Lawyers for Becciu said the cardinal “didn’t block in any way the activities of the auditor," adding that he was following orders. In meeting Milone, Becciu was “communicating a decision from the Holy Father," the lawyers said, adding that the involvement of the gendarmes wasn’t Becciu’s call.
The next year, Francis raised Becciu to the rank of cardinal and made him head of the Vatican office that oversees the canonization of saints. The Italian cardinal was a rising star, even mentioned as a potential future pope.
Two years later, he emerged from a 20-minute meeting with the pope with a very different status—that of an accused criminal. Vatican magistrates alleged Becciu had embezzled more than $100,000 through a nonprofit group run by his brother. The magistrates also alleged Becciu was negligent in overseeing what became a $400 million investment into a building in London’s elite Chelsea neighborhood. Becciu denied the charges; Francis told him to resign his Vatican post.
Becciu and nine others faced charges that also concerned the alleged misuse of money intended to free a kidnapped nun. Days before the trial began, in 2021, Becciu called Francis, put the pope on speaker phone, and secretly recorded him as he asked the pontiff to confirm authorizing a complex financial arrangement in which the nun’s ransom was paid through a self-described security consultant. The consultant was later convicted of embezzlement after the court ruled she had spent Becciu’s payments on luxury holidays and designer goods.
The Vatican sold the London building for about $225 million in 2022, a steep loss. Becciu was found guilty of fraud and embezzlement in 2023, a conviction he is appealing.
The struggle between Francis and the Curia over finances escalated. The Pope slashed the salaries for the Church’s 250-odd cardinals three times. In early 2023, Pope Francis said he would stop providing discounted Vatican housing to senior officials. Those moves expressed Francis’ vision for the clergy: to live modestly, with humility.
The deficit continued rising. Last September, Francis issued a letter demanding the Vatican set a rigorous timeline for achieving a “zero deficit" regime. A few weeks later, he signed another letter, warning the current pension system suffered “a serious prospective imbalance," and predicted the Vatican would have to make “difficult decisions." He died before any substantial decisions could be taken.
As cardinals gathered in Rome, Becciu demanded admission to the conclave, arguing the pope had never stripped him of his title as cardinal. He relented after Cardinal Pietro Parolin, Becciu’s former superior and a front-runner to replace Francis, disclosed the existence of two letters that he said were written by the late pontiff, barring Becciu from the sacred vote.

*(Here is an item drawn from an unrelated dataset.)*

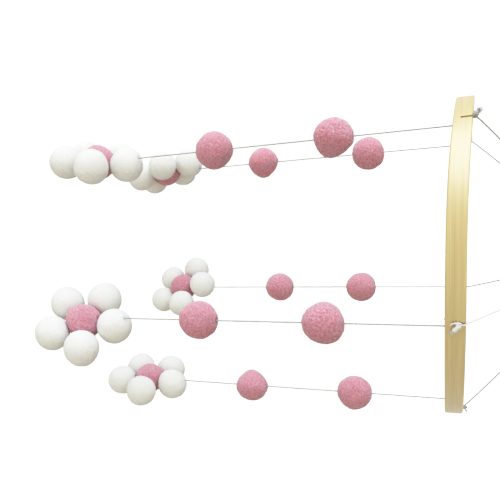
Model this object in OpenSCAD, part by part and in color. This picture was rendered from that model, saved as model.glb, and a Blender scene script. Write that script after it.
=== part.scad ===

Some cardinals this week have been critical of the emphasis some have placed on the Vatican’s financial struggles.
“Jesus sent the Apostles and later the bishops into the world to preach the Gospel of salvation, redemption, hope to everybody. This remains the main issue for the Church," Muller said. “The other questions—the financial state of the Vatican—it’s not so important for the essence."